La última experiencia surrealista que me ha quitado la poca fe que me quedaba en la raza humana ha sido comprobar cómo en casa de unos amigos se comunican entre ellos mediante whatsapp. Sí, entre ellos y estando todos en casa. Parece ser que la distancia entre el salón y la cocina es insalvable para un adulto de complexión media. No hablaré de por qué ya no pago por ir a un concierto, seguro que os lo podéis imaginar.

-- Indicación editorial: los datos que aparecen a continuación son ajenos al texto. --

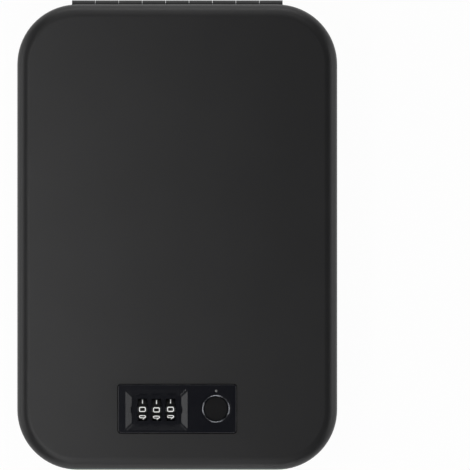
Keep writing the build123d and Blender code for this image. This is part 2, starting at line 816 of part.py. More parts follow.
with BuildPart() as lid_standoffs:
    with BuildSketch(Plane.XY.offset(housing_bottom)):
        with Locations((0, housing_y)):
            with GridLocations(*standoff_grid, 2, 2):
                Circle(standoff_radius)
    extrude(amount=housing_height)
    with BuildSketch(Plane.XY.offset(housing_bottom)):
        with Locations((0, housing_y)):
            with GridLocations(*standoff_grid, 2, 2):
                Circle(screw_tap_radius)
    extrude(amount=screw_tap_depth, mode=Mode.SUBTRACT)
lid_standoffs.part.label = "lid_standoffs"
export_step(lid_standoffs.part, "parts/lid_standoffs.step")

# Cover plate, with countersunk screws and the riveted guide pins of the bolt
with BuildPart() as lock_cover:
    with BuildSketch(Plane.XY.offset(cover_bottom)):
        with Locations((0, housing_y)):
            RectangleRounded(housing_length, housing_width, housing_corner)
        with Locations(*guide_places):
            Circle(guide_spigot_radius, mode=Mode.SUBTRACT)
    extrude(amount=cover_thickness)
    with Locations(Plane((0, housing_y, cover_bottom), z_dir=(0, 0, -1))):
        with GridLocations(*standoff_grid, 2, 2):
            CounterSinkHole(
                screw_tap_radius,
                screw_head_radius + screw_head_fit,
                depth=cover_thickness,
                counter_sink_angle=screw_head_angle,
            )
lock_cover.part.label = "lock_cover"
export_step(lock_cover.part, "parts/lock_cover.step")

with BuildPart() as cover_screws:
    screw_points = (
        (0, cover_bottom),
        (screw_head_radius, cover_bottom),
        (screw_radius, cover_bottom + screw_head_radius - screw_radius),
        (screw_radius, housing_bottom + screw_reach),
        (0, housing_bottom + screw_reach),
    )
    for screw_x in (-standoff_grid[0] / 2, standoff_grid[0] / 2):
        for screw_y in (housing_y - standoff_grid[1] / 2, housing_y + standoff_grid[1] / 2):
            revolve(section(screw_points, screw_x, screw_y), axis=upright(screw_x, screw_y))
    with BuildSketch(Plane.XY.offset(cover_bottom)):
        with Locations((0, housing_y)):
            with GridLocations(*standoff_grid, 2, 2):
                Rectangle(2 * screw_radius, screw_slot_width)
                Rectangle(screw_slot_width, 2 * screw_radius)
    extrude(amount=screw_slot_depth, mode=Mode.SUBTRACT)
cover_screws.part.label = "cover_screws"
export_step(cover_screws.part, "parts/cover_screws.step")

with BuildPart() as guide_pins:
    pin_head_z = bolt_top + bolt_lift
    pin_points = (
        (0, cover_bottom),
        (guide_spigot_radius, cover_bottom),
        (guide_spigot_radius, housing_bottom),
        (guide_radius, housing_bottom),
        (guide_radius, pin_head_z),
        (guide_head_radius, pin_head_z),
        (guide_head_radius, pin_head_z + guide_head_height),
        (0, pin_head_z + guide_head_height),
    )
    for guide_x, guide_y in guide_places:
        revolve(section(pin_points, guide_x, guide_y), axis=upright(guide_x, guide_y))
guide_pins.part.label = "guide_pins"
export_step(guide_pins.part, "parts/guide_pins.step")


def involute(base_radius, radius):
    """Return the angle by which an involute has turned where it reaches a radius."""
    roll = sqrt((radius / base_radius) ** 2 - 1)
    return roll - atan(roll)


def pinion_tooth():
    """Return the face of one tooth with involute flanks, pointing up the Y axis of the sketch."""
    base_radius = pinion_radius * cos(radians(pressure_angle))
    tip_radius = pinion_radius + gear_module
    foot_radius = pinion_radius - dedendum_factor * gear_module
    half_tooth = pi / (2 * pinion_teeth) - gear_backlash / (2 * pinion_radius)
    half_tooth += involute(base_radius, pinion_radius)
    flank = []
    for i in range(flank_steps + 1):
        radius = base_radius + (tip_radius - base_radius) * i / flank_steps
        turn = half_tooth - involute(base_radius, radius)
        flank.append((radius * sin(turn), radius * cos(turn)))
    foot = (foot_radius * sin(half_tooth), foot_radius * cos(half_tooth))
    with BuildSketch() as tooth:
        with BuildLine():
            right = Spline(*flank)
            left = Spline(*[(-x, y) for x, y in flank])
            Polyline(right @ 1, left @ 1)
            Polyline(right @ 0, foot, (-foot[0], foot[1]), left @ 0)
        make_face()
    return tooth.sketch


# Pinion on the motor's shaft, one tooth straight down into the rack
with BuildPart() as motor_pinion:
    with BuildSketch(Plane.YZ.offset(pinion_x - pinion_width / 2)):
        with Locations((pinion_y, motor_z)):
            Circle(pinion_radius - dedendum_factor * gear_module + gear_backlash)
            with PolarLocations(0, pinion_teeth, start_angle=180):
                add(pinion_tooth())
            Circle(shaft_radius, mode=Mode.SUBTRACT)
    extrude(amount=pinion_width)
motor_pinion.part.label = "motor_pinion"
export_step(motor_pinion.part, "parts/motor_pinion.step")

with BuildPart() as motor_shaft:
    with BuildSketch(Plane.YZ.offset(pinion_x - pinion_width / 2)):
        with Locations((pinion_y, motor_z)):
            Circle(shaft_radius)
    extrude(amount=pinion_width + motor_gap + shaft_sunk)
motor_shaft.part.label = "motor_shaft"
export_step(motor_shaft.part, "parts/motor_shaft.step")

# Gear motor: a square gearbox with a shaft boss, and a can with two flats
with BuildPart() as gear_motor:
    with BuildSketch(Plane.YZ.offset(motor_left)):
        with Locations((pinion_y, motor_z)):
            RectangleRounded(motor_width, motor_height, motor_box_corner)
    extrude(amount=motor_box_length)
    with BuildSketch(Plane.YZ.offset(motor_left + motor_box_length)):
        with Locations((pinion_y, motor_z)):
            Circle(motor_width / 2)
            Rectangle(motor_width, motor_height, mode=Mode.INTERSECT)
    extrude(amount=motor_can_length)
    with BuildSketch(Plane.YZ.offset(motor_left - motor_boss_height)):
        with Locations((pinion_y, motor_z)):
            Circle(motor_boss_radius)
    extrude(amount=motor_boss_height)
    with BuildSketch(Plane.YZ.offset(motor_left - motor_boss_height)):
        with Locations((pinion_y, motor_z)):
            Circle(shaft_radius + shaft_fit)
    extrude(amount=motor_boss_height + shaft_sunk, mode=Mode.SUBTRACT)
gear_motor.part.label = "gear_motor"
export_step(gear_motor.part, "parts/gear_motor.step")


def rack_outline():
    """Return the side of the rack: straight-flanked teeth, with a space under the pinion."""
    pitch = pi * gear_module
    slant = tan(radians(pressure_angle))
    tip_z = rack_pitch_z + gear_module
    root_z = rack_pitch_z - dedendum_factor * gear_module
    half_tip = pitch / 4 - gear_backlash / 2 - gear_module * slant
    half_root = pitch / 4 - gear_backlash / 2 + dedendum_factor * gear_module * slant
    first = -int((pinion_y - rack_front_y) / pitch - 1)
    last = int((rack_back_y - pinion_y) / pitch - 1)
    points = [(rack_front_y, bolt_top), (rack_front_y, root_z)]
    for i in range(first, last + 1):
        middle = pinion_y + (i + 0.5) * pitch
        points.append((middle - half_root, root_z))
        points.append((middle - half_tip, tip_z))
        points.append((middle + half_tip, tip_z))
        points.append((middle + half_root, root_z))
    points.append((rack_back_y, root_z))
    points.append((rack_back_y, bolt_top))
    return points


# Bolt: a flat slide with a bevelled tongue, guide slots and a rack on its back
with BuildPart() as latch_bolt:
    half_tongue = bolt_tongue_width / 2
    with BuildSketch(Plane.XY.offset(bolt_bottom)):
        span(-half_tongue, half_tongue, bolt_tip_y, bolt_step_y)
        span(bolt_body_left, bolt_body_right, bolt_body_front, bolt_step_y)
        span(bolt_tail_left, pinion_x + bolt_tail_side, bolt_step_y, bolt_tail_y)
        with Locations(*[(x, y + bolt_throw / 2) for x, y in guide_places]):
            SlotCenterToCenter(bolt_throw, 2 * (guide_radius + guide_fit), rotation=90, mode=Mode.SUBTRACT)
        with Locations((arm_pin_x - spindle_travel / 2, dial_y + bolt_throw / 2)):
            SlotCenterToCenter(
                sqrt(spindle_travel**2 + bolt_throw**2),
                2 * (arm_pin_radius + arm_pin_fit),
                rotation=degrees(atan2(bolt_throw, -spindle_travel)),
                mode=Mode.SUBTRACT,
            )
    extrude(amount=bolt_thickness)
    chamfer(latch_bolt.edges().filter_by(Axis.X).group_by(Axis.Y)[0], bolt_tip_bevel)
    with BuildSketch(Plane.YZ.offset(pinion_x - rack_width / 2)):
        with BuildLine():
            Polyline(*rack_outline(), close=True)
        make_face()
    extrude(amount=rack_width)
latch_bolt.part.label = "latch_bolt"
export_step(latch_bolt.part, "parts/latch_bolt.step")

# Circuit board with its switch under the button's stem, a chip, a plug and the lamp
with BuildPart() as circuit_board:
    with BuildSketch(Plane.XY.offset(board_top - board_thickness)):
        with Locations((board_x, board_y)):
            RectangleRounded(board_length, board_width, board_corner)
    extrude(amount=board_thickness)
    with BuildSketch(Plane.XY.offset(board_top)):
        with Locations((button_x, panel_y)):
            Rectangle(switch_size, switch_size)
    extrude(amount=switch_height / 2)
    with BuildSketch(Plane.XY.offset(board_top)):
        with Locations((button_x, panel_y)):
            Circle(switch_cap_radius)
    extrude(amount=switch_height)
    with BuildSketch(Plane.XY.offset(board_top)):
        with Locations((button_x + light_offset[0], panel_y + light_offset[1])):
            Rectangle(2 * light_radius, 2 * light_radius)
    extrude(amount=lamp_height)
    for size, place in ((chip_size, chip_place), (plug_size, plug_place)):
        with BuildSketch(Plane.XY.offset(board_top - board_thickness)):
            with Locations((board_x + place[0], board_y + place[1])):
                Rectangle(size[0], size[1])
        extrude(amount=-size[2])
circuit_board.part.label = "circuit_board"
export_step(circuit_board.part, "parts/circuit_board.step")

with BuildPart() as battery:
    with BuildSketch(Plane.XY.offset(housing_roof - battery_height)):
        with Locations((battery_x, battery_y)):
            RectangleRounded(battery_length, battery_width, battery_corner)
    extrude(amount=battery_height)
    chamfer(battery.edges().filter_by(Plane.XY), battery_bevel)
battery.part.label = "battery"
export_step(battery.part, "parts/battery.step")

# Return spring, from the board to the inside of the button's cap, its round wire drawn with four sides
with BuildPart() as button_spring:
    coil_bottom = board_top + spring_wire_radius
    coil_height = ceiling - board_top - 2 * spring_wire_radius
    with BuildLine():
        Helix(
            pitch=coil_height / spring_turns,
            height=coil_height,
            radius=spring_coil_radius,
            center=(button_x, panel_y, coil_bottom),
        )
    with BuildSketch(Plane(
        (button_x + spring_coil_radius, panel_y, coil_bottom), x_dir=(1, 0, 0), z_dir=(0, 1, 0)
    )):
        RegularPolygon(spring_wire_radius, spring_wire_sides)
    sweep(is_frenet=True)
button_spring.part.label = "button_spring"
export_step(button_spring.part, "parts/button_spring.step")
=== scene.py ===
"""Travel safe: the finishes, the wheels' digits, the foam linings, the button's spring, the studio
and the camera.

Every length is in metres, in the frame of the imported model: the origin is the centre of the flat
underside, +Y points to the hinge and +Z up through the lid.
"""

import bmesh
import bpy
import numpy as np
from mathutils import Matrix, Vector


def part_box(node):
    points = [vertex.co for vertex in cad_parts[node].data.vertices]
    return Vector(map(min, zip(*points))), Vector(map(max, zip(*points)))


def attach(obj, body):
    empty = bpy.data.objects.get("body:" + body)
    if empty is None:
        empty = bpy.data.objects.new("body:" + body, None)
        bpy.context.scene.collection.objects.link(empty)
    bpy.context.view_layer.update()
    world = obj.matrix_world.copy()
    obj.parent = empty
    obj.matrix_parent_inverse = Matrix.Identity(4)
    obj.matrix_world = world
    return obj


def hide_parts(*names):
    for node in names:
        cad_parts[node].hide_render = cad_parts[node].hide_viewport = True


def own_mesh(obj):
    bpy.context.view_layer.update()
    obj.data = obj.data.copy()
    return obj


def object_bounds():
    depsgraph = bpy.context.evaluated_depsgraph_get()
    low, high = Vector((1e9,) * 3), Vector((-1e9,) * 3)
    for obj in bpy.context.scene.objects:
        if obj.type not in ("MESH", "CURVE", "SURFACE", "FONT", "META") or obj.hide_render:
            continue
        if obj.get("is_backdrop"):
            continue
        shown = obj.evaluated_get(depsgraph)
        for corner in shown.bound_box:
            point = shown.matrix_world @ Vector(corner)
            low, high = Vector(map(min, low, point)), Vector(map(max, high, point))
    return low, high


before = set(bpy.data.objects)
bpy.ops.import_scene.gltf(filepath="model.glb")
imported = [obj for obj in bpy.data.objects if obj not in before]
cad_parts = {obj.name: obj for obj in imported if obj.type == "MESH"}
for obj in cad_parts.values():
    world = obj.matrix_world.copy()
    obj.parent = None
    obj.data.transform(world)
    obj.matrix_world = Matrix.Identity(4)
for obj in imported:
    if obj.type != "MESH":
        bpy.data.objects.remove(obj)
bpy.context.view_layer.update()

MM = 0.001
# Points closer together than this are one point
TINY = 0.001 * MM

# Number wheels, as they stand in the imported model
WHEEL_RADIUS = 7.0 * MM
WHEEL_STEP = np.radians(36.0)
# They don't stop quite in line: all three are turned a little to the hinge, the middle one least
DIGIT_TURN = {1: np.radians(2.4), 2: np.radians(0.2), 3: np.radians(2.9)}

# Digits: half their width and height, their rounded corners and their strokes
DIGIT_HALF_WIDTH = 1.52 * MM
DIGIT_HALF_HEIGHT = 1.07 * MM
DIGIT_CORNER = 0.62 * MM
DIGIT_STROKE = 0.5 * MM
DIGIT_STEP = 0.15 * MM
DIGIT_SUNK = 0.03 * MM
DIGIT_PROUD = 0.03 * MM
BEND_POINTS = 9

# Crevices of the case, painted with shade: the moat round the lock panel and the parting line of lid
# and tray. The painted shade starts a little below the lid's face, and its zone ends as far past the
# moat's walls and floor
SEAT_GAP = 0.4 * MM
SEAT_DEPTH = 0.4 * MM
PARTING_HALF = 0.2 * MM
SHADE_PAST = 0.04 * MM

# Foam linings: their gap to the case, their corners, and the rounding and swell of their faces
FOAM_GAP = 0.3 * MM
FOAM_CORNER = 27.3 * MM
FOAM_EDGE = 2.4 * MM
FOAM_SWELL = 0.25 * MM
SWELL_RUN = 12.0 * MM
LOCK_CUT_HALF = 37.5 * MM
LOCK_CUT_BACK = -49.5 * MM

# Grids of the linings
EASE_POWER = 2.2
TRAY_FOAM_GRID = (121, 161)
LID_FOAM_ROWS = 120
LID_FOAM_COLUMNS = 41
CORNER_POINTS = 17
FRONT_END_ROWS = 5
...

Para no alargar demasiado mis lamentos y antes de parecer una especie de Grinch de la tecnología, solo comentar que cuando dejamos a los niños pequeños interactuar sin medida con el mundo digital, interferimos en el desarrollo saludable de sus capacidades sociales. Son la primera generación cuyas vidas giran totalmente en torno a la tecnología, y aún no hemos aprendido cómo gestionarlo. No digo que haya que comprar un DeLorean para volver atrás en el tiempo, solo que de vez en cuando podemos mostrarles a los más pequeños de dónde vienen las cosas y dejar que se manchen, se mojen, se pierdan o se hagan daño. Invitarles a salir de esa hipnosis digital tan insana. Explicarles qué hace que el cielo cambie de color o por qué el agua de los ríos está tan fría. Que descubran que esos sonidos de la naturaleza que salen de un aparato son solo una grabación y que los sonidos auténticos no están tan lejos. Que desarrollen una percepción del entorno más real y que aprendan a aburrirse, que no pasa nada por mirar a través de la ventanilla del tren durante un viaje. El ser humano ha vivido miles de años sin tecnología, pero sabemos que no podríamos vivir sin la Naturaleza, por mucho que nos esforcemos en recrearla artificialmente.